▽

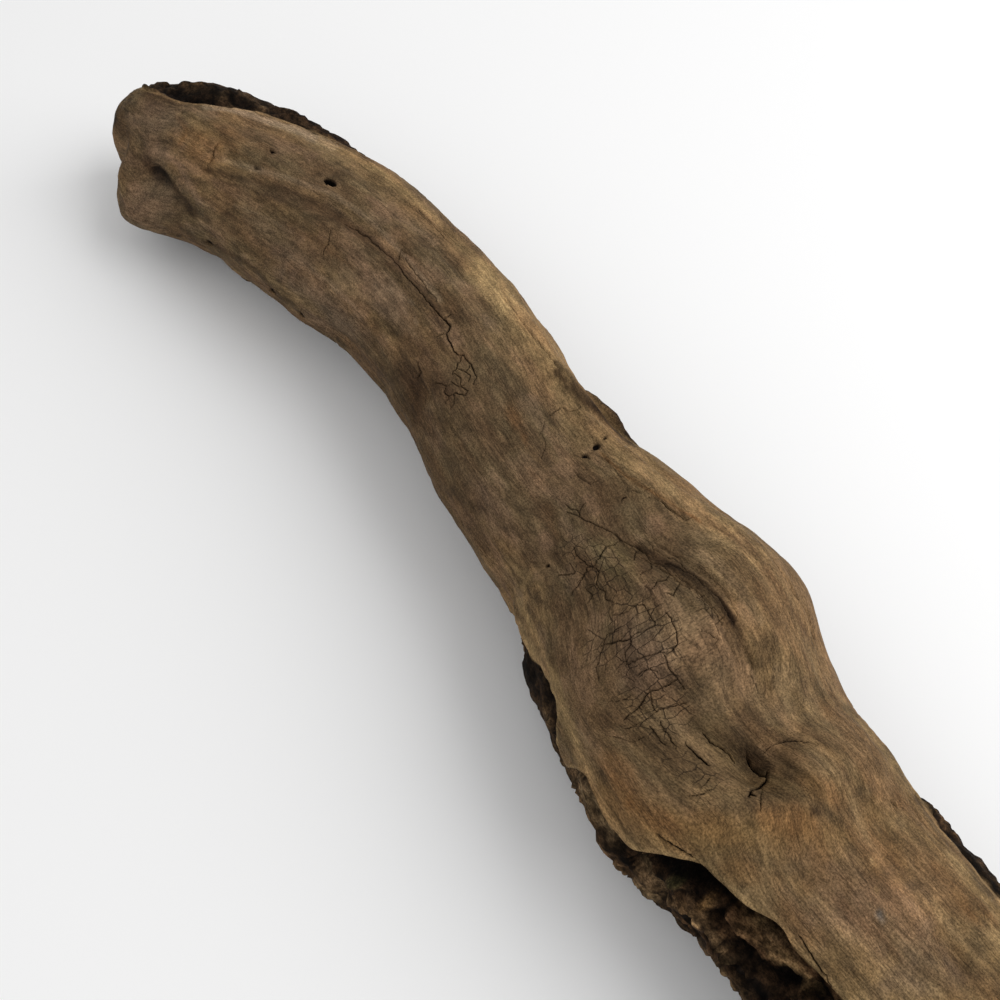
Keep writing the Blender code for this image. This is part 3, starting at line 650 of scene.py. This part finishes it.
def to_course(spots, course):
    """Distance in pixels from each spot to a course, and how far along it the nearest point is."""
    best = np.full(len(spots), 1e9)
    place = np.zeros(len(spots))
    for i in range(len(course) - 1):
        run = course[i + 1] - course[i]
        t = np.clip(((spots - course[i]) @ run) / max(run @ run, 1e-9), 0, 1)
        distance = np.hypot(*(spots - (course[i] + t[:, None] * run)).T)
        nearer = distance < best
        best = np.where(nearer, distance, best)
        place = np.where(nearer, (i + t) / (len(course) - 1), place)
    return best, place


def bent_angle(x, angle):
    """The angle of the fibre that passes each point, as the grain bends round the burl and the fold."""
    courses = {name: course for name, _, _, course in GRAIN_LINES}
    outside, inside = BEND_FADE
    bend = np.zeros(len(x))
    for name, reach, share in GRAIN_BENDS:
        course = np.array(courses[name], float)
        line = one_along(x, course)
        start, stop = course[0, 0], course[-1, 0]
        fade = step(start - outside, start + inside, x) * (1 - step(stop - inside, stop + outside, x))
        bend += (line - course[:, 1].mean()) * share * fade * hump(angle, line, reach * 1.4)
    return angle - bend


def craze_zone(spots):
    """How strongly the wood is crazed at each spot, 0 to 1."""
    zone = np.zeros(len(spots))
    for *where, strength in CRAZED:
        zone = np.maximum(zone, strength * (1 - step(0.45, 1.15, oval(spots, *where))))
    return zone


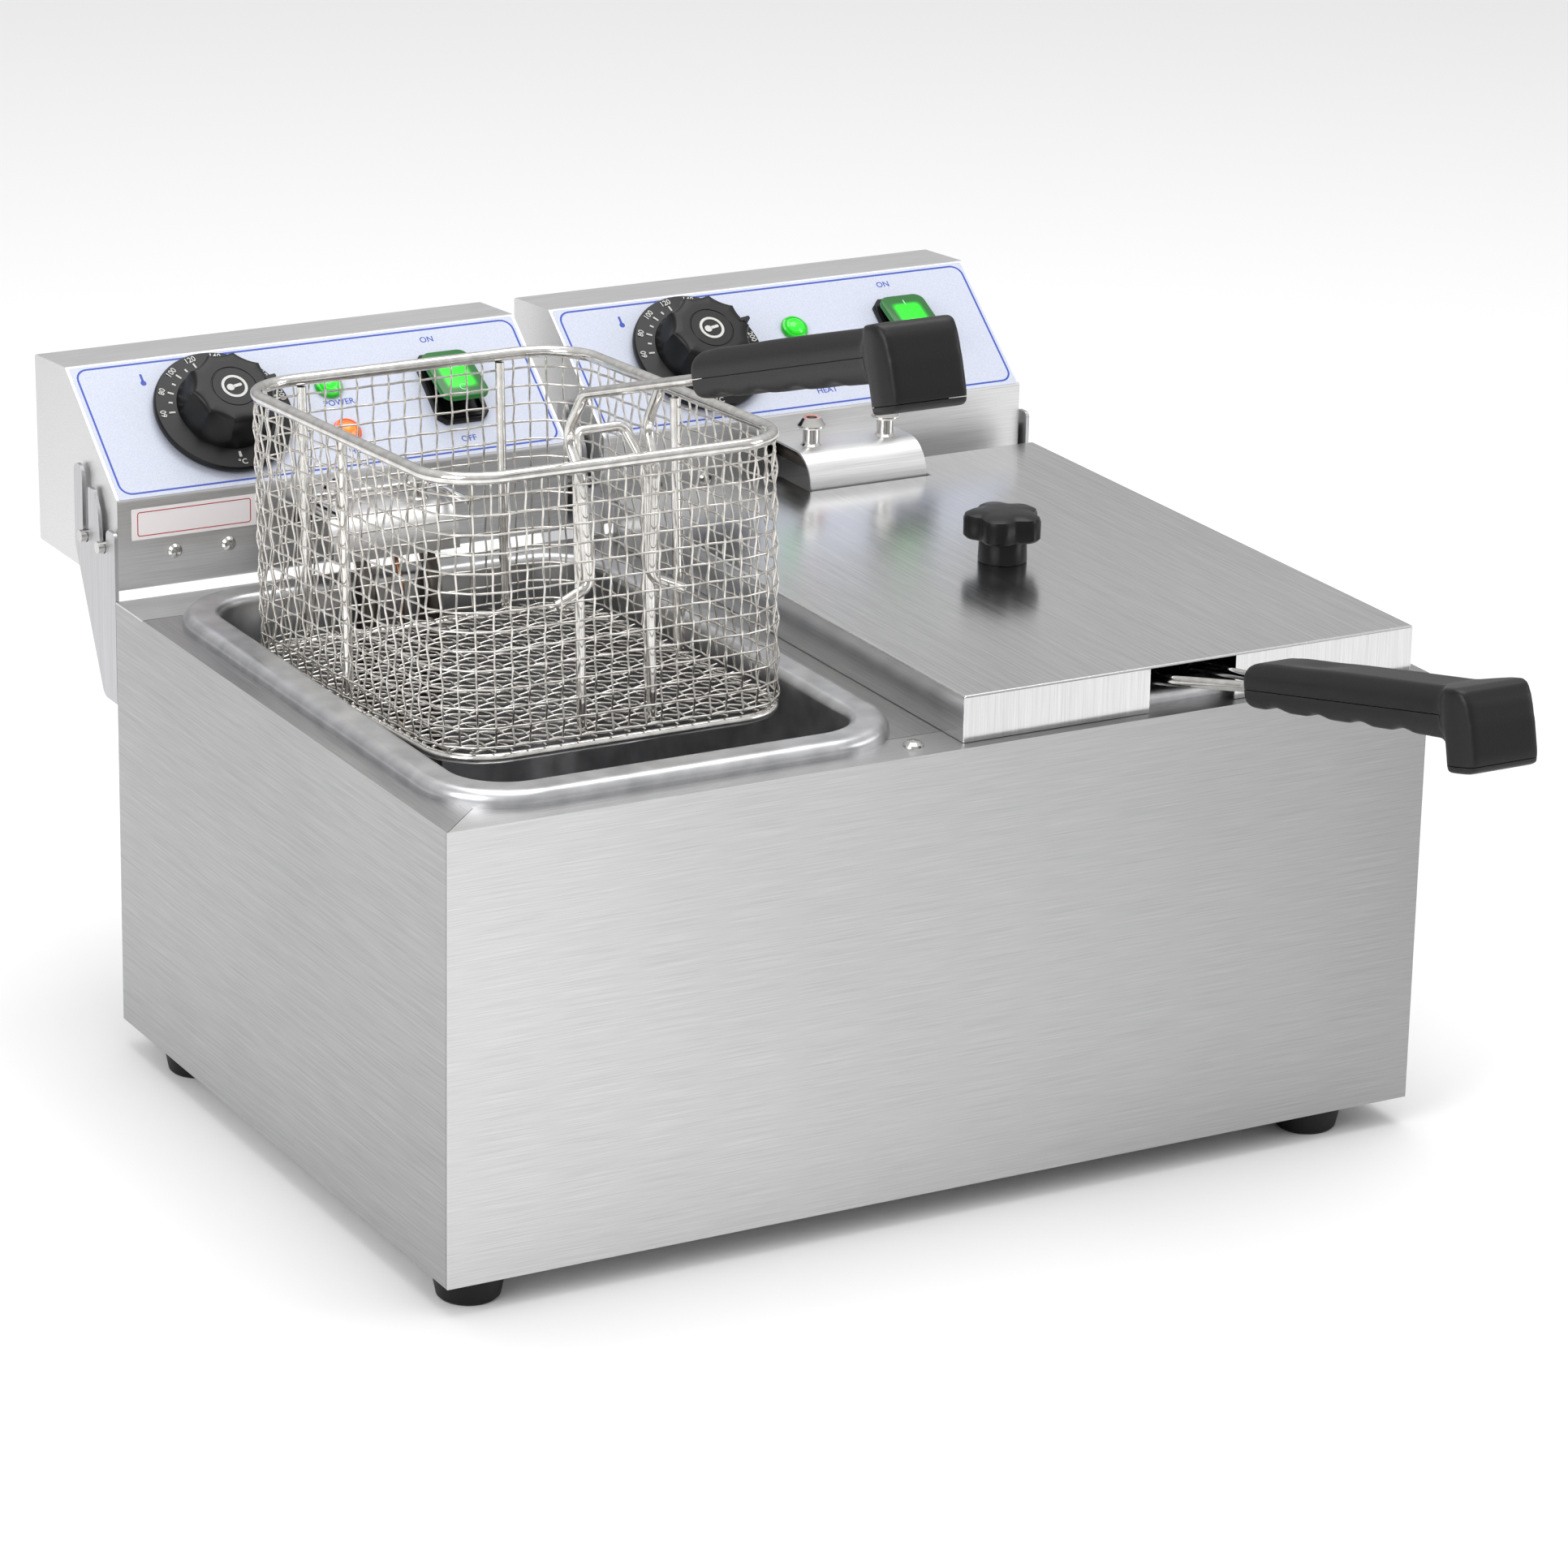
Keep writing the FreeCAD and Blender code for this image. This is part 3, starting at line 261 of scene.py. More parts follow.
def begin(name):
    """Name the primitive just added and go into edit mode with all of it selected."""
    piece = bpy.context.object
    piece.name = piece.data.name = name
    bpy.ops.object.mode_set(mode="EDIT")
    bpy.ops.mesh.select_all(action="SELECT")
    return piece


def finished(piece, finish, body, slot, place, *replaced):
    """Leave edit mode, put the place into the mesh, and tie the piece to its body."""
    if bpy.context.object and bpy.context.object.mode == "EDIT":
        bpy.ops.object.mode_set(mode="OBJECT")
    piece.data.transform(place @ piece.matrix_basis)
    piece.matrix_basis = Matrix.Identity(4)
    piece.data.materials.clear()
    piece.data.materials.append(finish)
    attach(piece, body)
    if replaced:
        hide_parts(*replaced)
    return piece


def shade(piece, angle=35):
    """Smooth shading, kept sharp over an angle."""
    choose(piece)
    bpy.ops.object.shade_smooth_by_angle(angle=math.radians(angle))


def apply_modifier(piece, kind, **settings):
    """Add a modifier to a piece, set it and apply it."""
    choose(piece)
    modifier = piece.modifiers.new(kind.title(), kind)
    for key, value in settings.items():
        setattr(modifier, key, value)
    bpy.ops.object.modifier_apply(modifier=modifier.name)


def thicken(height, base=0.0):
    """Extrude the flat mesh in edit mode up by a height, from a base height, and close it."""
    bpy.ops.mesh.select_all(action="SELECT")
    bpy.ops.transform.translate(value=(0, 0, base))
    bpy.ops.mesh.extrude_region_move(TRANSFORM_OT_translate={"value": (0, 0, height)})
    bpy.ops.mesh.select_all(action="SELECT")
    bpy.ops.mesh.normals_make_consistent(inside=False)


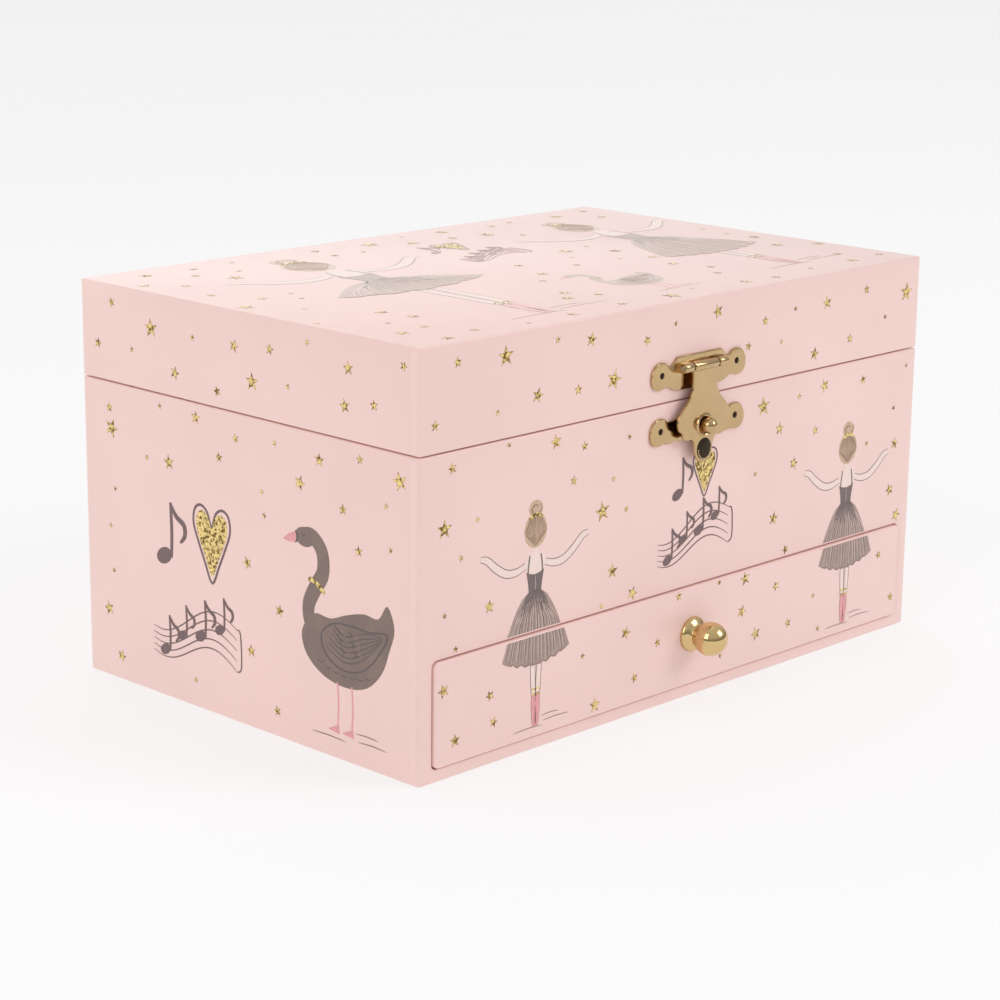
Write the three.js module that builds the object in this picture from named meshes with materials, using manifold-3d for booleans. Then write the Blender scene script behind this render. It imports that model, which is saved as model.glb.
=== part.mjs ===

△

__GIVEN EXERCISE__. Pull out all lines containing the word "that" from the entries above.

__SOLUTION__.
    """The angle of the fibre that passes each point, as the grain bends round the burl and the fold."""
Write the three.js module that builds the object in this picture from named meshes with materials, using manifold-3d for booleans. Then write the Blender scene script behind this render. It imports that model, which is saved as model.glb.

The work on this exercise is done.